Tips for Maximizing Investment Growth with 1031 Exchanges

1. Plan Ahead and Work with Experts

Always consult with a tax advisor, real estate attorney, and Qualified Intermediary before starting a 1031 exchange. These professionals can help you navigate the complexities and ensure compliance with IRS regulations.

2. Stay Flexible with Replacement Properties

Identify multiple replacement properties to increase your chances of completing the exchange within the 45-day identification window. The more options you have, the less likely you are to run into problems securing a suitable property.

3. Consider the Long-Term Market Outlook

Evaluate the long-term growth prospects of the market where you’re investing. Factors like job growth, infrastructure development, and economic stability can influence property appreciation and rental income potential.

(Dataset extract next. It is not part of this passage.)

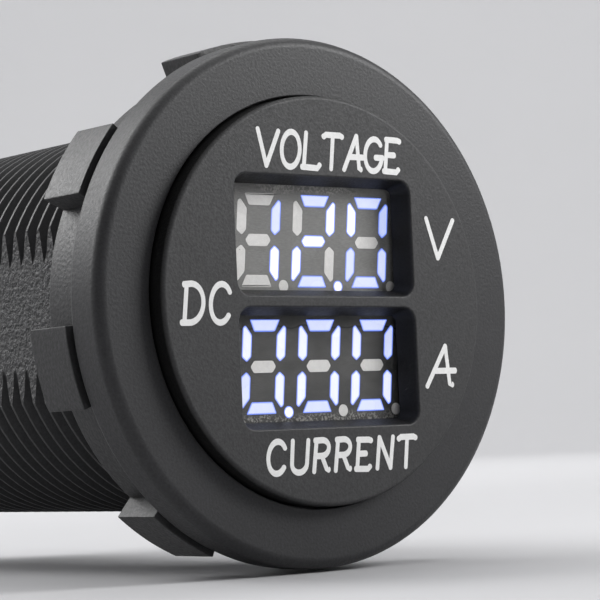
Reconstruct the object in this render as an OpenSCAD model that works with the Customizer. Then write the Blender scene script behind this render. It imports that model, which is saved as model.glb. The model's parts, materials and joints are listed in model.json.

4. Use 1031 Exchanges to Consolidate or Expand

Depending on your investment goals, you can use 1031 exchanges to consolidate smaller properties into a more valuable asset or expand your portfolio by acquiring additional properties in high-growth markets.

Conclusion

A 1031 exchange is a powerful tool for real estate investors seeking to maximize growth and build wealth over time. By deferring capital gains taxes, you can reinvest more capital and accelerate the expansion of your portfolio. However, it’s crucial to follow IRS rules meticulously and plan each exchange carefully. With the right strategy and professional guidance, a 1031 exchange can be a game-changer in your real estate investment journey.